DATA SEGMENT:
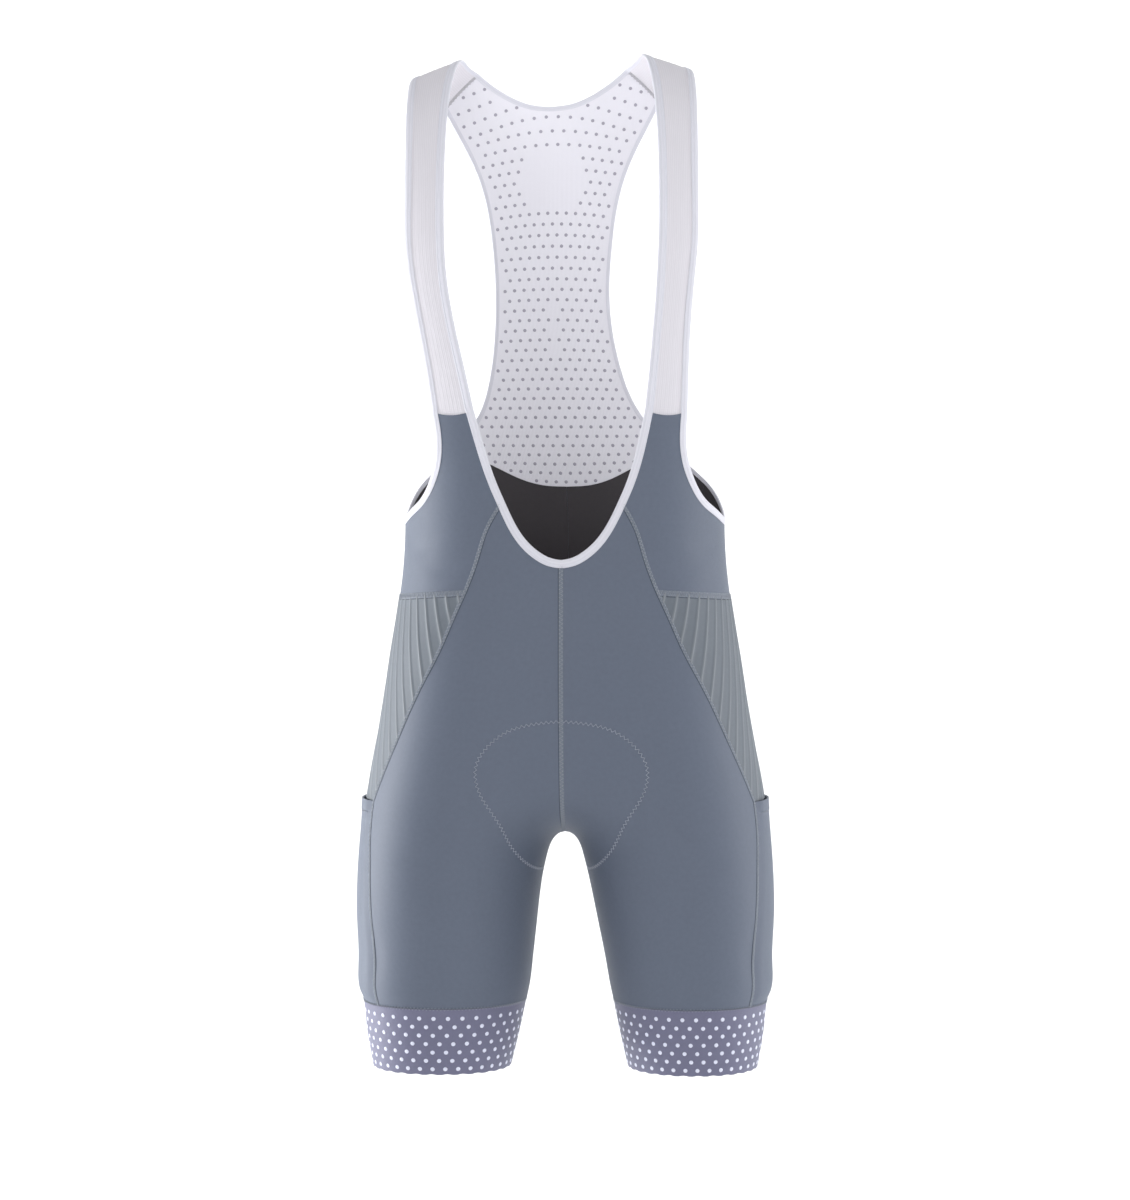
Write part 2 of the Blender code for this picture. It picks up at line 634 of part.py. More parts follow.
class Strap:
    """The strap's face as rows of points: neck edge, arm edge and the outward direction at each station."""

    CROWN = 0.0016  # how far its middle stands above the straight line between its edges

    def __init__(self):
        front = [laid(seen([Spot(row.neck, row.z), Spot(row.arm, row.z)], 1))[0] for row in STRAP_FRONT]
        top = [np.reshape(row, (2, 3)) for row in STRAP_TOP]
        first = laid([NECK_EDGE[-1], ARM_EDGE[0]])[0]
        last = laid([SCOOP_EDGE[0], ARM_EDGE[-1]])[0]
        rows = np.array([first] + front + top + [last])
        self.neck, self.arm = through(rows[:, 0], N_STRAP), through(rows[:, 1], N_STRAP)
        along = np.gradient((self.neck + self.arm) / 2, axis=0)
        outward = np.cross(self.arm - self.neck, along)
        self.outward = outward / np.linalg.norm(outward, axis=1)[:, None]
        self.along = along / np.linalg.norm(along, axis=1)[:, None]
        self.width = np.linalg.norm(self.arm - self.neck, axis=1)

    def at(self, share):
        """The points at a share of the way from the neck edge to the arm edge, one for each station."""
        share = np.reshape(share, (-1, 1))
        line = self.neck * (1 - share) + self.arm * share
        return line + self.outward * bulge(share) * self.CROWN

    def share(self, distance, edge):
        """The share of its width that lies a distance in from one of its edges, measured square to it."""
        along = np.gradient(edge, axis=0)
        along /= np.linalg.norm(along, axis=1)[:, None]
        across = (self.arm - self.neck) / self.width[:, None]
        return distance / (self.width * np.linalg.norm(np.cross(along, across), axis=1))

    def body(self):
        """The points between the bindings, with the ends drawn back from the seams."""
        clear = np.full(N_STRAP + 1, BOUND)
        clear[-2:] += GAP, TURN_GAP  # the bindings turn towards the mesh panel here
        near, far = self.share(clear, self.neck), 1 - self.share(clear, self.arm)
        steps = np.linspace(0, 1, N_BIB_WIDE + 1)
        points = np.stack([self.at(near * (1 - t) + far * t) for t in steps], axis=1)
        points[0] += self.along[0] * (GAP / 2 - ROOT_DIP * bulge(steps))[:, None]
        points[-1] -= self.along[-1] * GAP / 2
        return points


def strap_body(name, strap, hand):
    inner = strap.body()
    outer = inner + strap.outward[:, None] * CLOTH
    return wall(name, "white_elastic", on_hand(inner, hand), on_hand(outer, hand))


# ---- the bindings ----

BINDING_SECTION = [  # share of the way in from the edge, lift off the form
    (0.0, 0.0000), (1.0, -0.0003), (1.0, 0.0012), (0.8, 0.0019), (0.2, 0.0019), (0.0, 0.0010),
]


def ribbon(edge, bound, outward_edge, outward_bound):
    """Stations of a binding: the points of its section, from the garment's edge to where the panel starts."""
    stations = []
    for share, lift in BINDING_SECTION:
        outward = outward_edge * (1 - share) + outward_bound * share
        stations.append(edge * (1 - share) + bound * share + outward * lift)
    return np.stack(stations, axis=1)


def pattern_ribbon(line):
    edge, outward_edge = laid(line)
    bound, outward_bound = laid(inset(line, BINDING))
    return ribbon(edge, bound, outward_edge, outward_bound)


def strap_ribbon(strap, from_neck):
    """The binding along one edge of the strap, without its end stations, which the panels' bindings have."""
    if from_neck:
        edge, bound = strap.at(0), strap.at(strap.share(BINDING, strap.neck))
    else:
        edge, bound = strap.at(1), strap.at(1 - strap.share(BINDING, strap.arm))
    return ribbon(edge, bound, strap.outward, strap.outward)[1:-1]


def binding(name, stations):
    """A closed loop of binding."""
    bm = bmesh.new()
    rings = [[bm.verts.new(p) for p in station] for station in posed(stations)]
    sides = len(BINDING_SECTION)
    for this, following in zip(rings, rings[1:] + rings[:1]):
        for i in range(sides):
            j = (i + 1) % sides
            bm.faces.new([this[i], this[j], following[j], following[i]])
    return make_object(name, "white_elastic", bm)


def neck_binding(name, strap):
    """Round the V, up both straps and across the scoop of the back."""
    half = np.concatenate([pattern_ribbon(NECK_EDGE), strap_ribbon(strap, True), pattern_ribbon(SCOOP_EDGE)])
    half[[0, -1], :, 0] = 0
    return binding(name, np.concatenate([half, on_hand(half, -1)[-2:0:-1]]))


def armhole_binding(name, strap, hand):
    """Down the armhole, up the seat and mesh panels' edges and back over the strap."""
    around = np.concatenate([pattern_ribbon(ARM_EDGE), strap_ribbon(strap, False)[::-1]])
    return binding(name, on_hand(around, hand))


# ---- the garment ----


def clear_scene():
    for leftover in list(bpy.data.objects):
        bpy.data.objects.remove(leftover, do_unlink=True)


def build():
    clear_scene()
    collection = bpy.data.collections.new(COLLECTION)
    bpy.context.scene.collection.children.link(collection)
    collection.objects.link(bpy.data.objects.new(COLLECTION, None))

    strap, ribs, thigh = Strap(), ribbed_grid(), thigh_grid()
    rib_rise = np.where(np.arange(ribs.shape[1]) % 2, RIB_HEIGHT, 0.0)
    mouth_rise = np.clip(1 - (POCKET_TOP_Z - thigh[..., 1]) / POCKET_MOUTH_DEPTH, 0, 1) ** 2
    for hand, side in ((1, "left"), (-1, "right")):
        panel(f"front_{side}", "grey_knit", front_grid(), hand)
        panel(f"seat_{side}", "grey_knit", seat_grid(), hand)
        panel(f"bib_side_{side}", "grey_knit", bib_side_grid(), hand)
        panel(f"ribbed_side_{side}", "ribbed_knit", ribs, hand, raised=rib_rise)
        panel(f"thigh_side_{side}", "grey_knit", thigh, hand)
        pocket_base = CLOTH + GAP + POCKET_MOUTH_LIFT * mouth_rise
        panel(f"pocket_{side}", "grey_knit", thigh, hand, base=pocket_base)
        panel(f"leg_band_{side}", "dotted_band", band_grid(), hand, thick=BAND_CLOTH, closed=True)
        strap_body(f"strap_{side}", strap, hand)
        armhole_binding(f"armhole_binding_{side}", strap, hand)
    mesh_panel("back_mesh")
    neck_binding("neck_binding", strap)


build()
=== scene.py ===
"""Looks of the cycling bib shorts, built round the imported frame.

Metres, +Z up, the front faces -Y and the wearer's left is +X; the origin is on top of the shoulders.
As in the solids, all cloth follows one form, given by a table of rings, and a panel is cut in the
pattern plane (side, z): side is the distance along the cloth from the side line, positive towards the
front. Here each panel is a fine shell on that form, with its ribs, seams, stitches, dots and creases.
"""

import math
from collections import namedtuple

import bpy
import numpy as np
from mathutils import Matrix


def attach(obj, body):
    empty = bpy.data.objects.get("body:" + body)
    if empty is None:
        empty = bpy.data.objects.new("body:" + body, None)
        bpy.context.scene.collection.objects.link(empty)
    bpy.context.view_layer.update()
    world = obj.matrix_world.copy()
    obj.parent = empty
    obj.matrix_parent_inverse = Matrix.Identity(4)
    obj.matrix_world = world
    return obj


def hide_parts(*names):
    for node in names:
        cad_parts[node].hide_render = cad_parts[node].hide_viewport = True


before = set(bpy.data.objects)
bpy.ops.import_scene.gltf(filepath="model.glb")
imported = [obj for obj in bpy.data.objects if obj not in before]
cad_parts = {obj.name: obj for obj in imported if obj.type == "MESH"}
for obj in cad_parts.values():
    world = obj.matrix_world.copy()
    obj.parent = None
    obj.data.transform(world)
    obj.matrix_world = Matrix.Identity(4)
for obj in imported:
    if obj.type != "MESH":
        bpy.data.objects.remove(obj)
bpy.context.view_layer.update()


def table(kind, *rows):
    """A table whose rows have named values."""
    return [kind(*row) for row in rows]


# ---- sizes, as in the solids ----

CLOTH = 0.0012  # knitted fabric
BAND_CLOTH = 0.0016  # leg band, folded double
BINDING = 0.0070  # width of the folded edge binding
GAP = 0.0003  # between pieces that are sewn together
RIB_HEIGHT = 0.0008
RIBS = 18  # on each side panel
RIBS_CUT = 11  # so many of them end on the diagonal seam
POCKET_MOUTH_LIFT = 0.0022  # how far the pocket's top edge stands off the leg
POCKET_MOUTH_DEPTH = 0.040  # over this length below its top edge

WAIST_SEAM_Z = -0.462
POCKET_TOP_Z = -0.642
CROTCH_Z = -0.6705
BAND_TOP_Z = -0.8185
HEM_Z = -0.8765
ROOT_Z = -0.309  # where the white strap meets the grey bib
ROOT_DIP = 0.003  # the middle of that seam hangs this much lower
WAIST_DIP = 0.003  # and so does the middle of the waist seam

# How the garment departs from its mirror image: each change grows from one height to the other.
Change = namedtuple("Change", "amount from_z to_z")
LEAN = Change(-0.0115, -0.400, -0.175)  # the shoulders' place towards +X, next to the hips
TWIST = Change(0.035, -0.430, -0.260)  # the shoulders' turn about Z, in radians
TILT = Change(0.033, -0.250, -0.020)  # the shoulders' rise per metre towards +X
SWING = Change(0.0055, -0.690, -0.820)  # the place of the legs' inner sides towards +X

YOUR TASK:
Extract, word for word, the line containing "strap, ribs, thigh", the line containing "for node in", and every line between them.

OUTPUT FOR THIS TASK:
    strap, ribs, thigh = Strap(), ribbed_grid(), thigh_grid()
    rib_rise = np.where(np.arange(ribs.shape[1]) % 2, RIB_HEIGHT, 0.0)
    mouth_rise = np.clip(1 - (POCKET_TOP_Z - thigh[..., 1]) / POCKET_MOUTH_DEPTH, 0, 1) ** 2
    for hand, side in ((1, "left"), (-1, "right")):
        panel(f"front_{side}", "grey_knit", front_grid(), hand)
        panel(f"seat_{side}", "grey_knit", seat_grid(), hand)
        panel(f"bib_side_{side}", "grey_knit", bib_side_grid(), hand)
        panel(f"ribbed_side_{side}", "ribbed_knit", ribs, hand, raised=rib_rise)
        panel(f"thigh_side_{side}", "grey_knit", thigh, hand)
        pocket_base = CLOTH + GAP + POCKET_MOUTH_LIFT * mouth_rise
        panel(f"pocket_{side}", "grey_knit", thigh, hand, base=pocket_base)
        panel(f"leg_band_{side}", "dotted_band", band_grid(), hand, thick=BAND_CLOTH, closed=True)
        strap_body(f"strap_{side}", strap, hand)
        armhole_binding(f"armhole_binding_{side}", strap, hand)
    mesh_panel("back_mesh")
    neck_binding("neck_binding", strap)


build()
=== scene.py ===
"""Looks of the cycling bib shorts, built round the imported frame.

Metres, +Z up, the front faces -Y and the wearer's left is +X; the origin is on top of the shoulders.
As in the solids, all cloth follows one form, given by a table of rings, and a panel is cut in the
pattern plane (side, z): side is the distance along the cloth from the side line, positive towards the
front. Here each panel is a fine shell on that form, with its ribs, seams, stitches, dots and creases.
"""

import math
from collections import namedtuple

import bpy
import numpy as np
from mathutils import Matrix


def attach(obj, body):
    empty = bpy.data.objects.get("body:" + body)
    if empty is None:
        empty = bpy.data.objects.new("body:" + body, None)
        bpy.context.scene.collection.objects.link(empty)
    bpy.context.view_layer.update()
    world = obj.matrix_world.copy()
    obj.parent = empty
    obj.matrix_parent_inverse = Matrix.Identity(4)
    obj.matrix_world = world
    return obj


def hide_parts(*names):
    for node in names:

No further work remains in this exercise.